To get the rank of a word in the alphabetical list of all permutations of the word, start with alphabetically arranging the n letters. If there are x letters higher than the first letter of the word, then there are at least x*(n-1)! Words above our word. After removing the first affixed letter from the set if there are y letters above the second letter then there are y*(n-2)! words more before your word and so on. So rank of word = x*(n-1)! + y*(n-2)! + .. +1

Theory
### Circular arrangement:

- Number of ways of arranging n items around a circle are 1 for n=1,2 and (n-1)! For n>=3s.

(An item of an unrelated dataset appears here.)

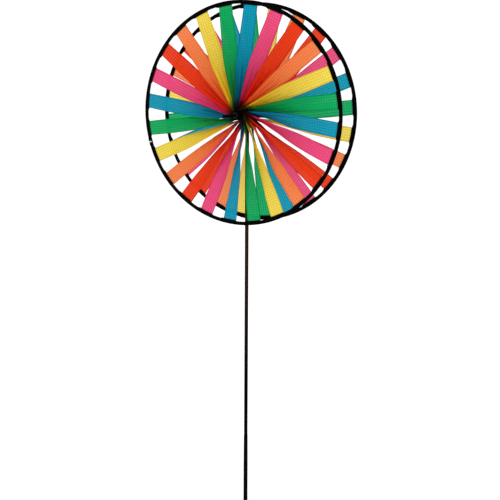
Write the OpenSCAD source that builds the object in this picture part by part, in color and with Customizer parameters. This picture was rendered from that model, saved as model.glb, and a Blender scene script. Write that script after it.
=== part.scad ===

If its a necklace or bracelet that can be flipped over, the possibilities are 0.5 * (n-1)!.

Theory
### Bayes theorem:

Let $$E_{1}, E_{2}, E_{3}...$$ be mutually exclusive and collectively exhaustive events each with a probability $$p_{1}, p_{2}, p_{3}...$$ of occurring. Let B be another event of non-zero probability such that probability of B given $$E_{1}$$ is $$q_{1}$$, B given $$E_{2}$$ is $$q_{2}$$ etc. By Bayes theorem: $$$P(E_{i}/B) = \frac{p_{i}q_{i}}{\sum_{j=1}^{n}p_{j}q_{j}}$$$

Tip

- Number of diagonals in an n-sided polygon = n(n-3)/2

Formula
### Arrangement with repetitions:

If x items out of n items are repeated, then the number of ways of arranging these n items is $$\frac{n!}{x!}$$ ways. If x items, y items and z items are repeated within n items, they can be arranged in $$\frac{n!}{a!b!c!}$$ ways.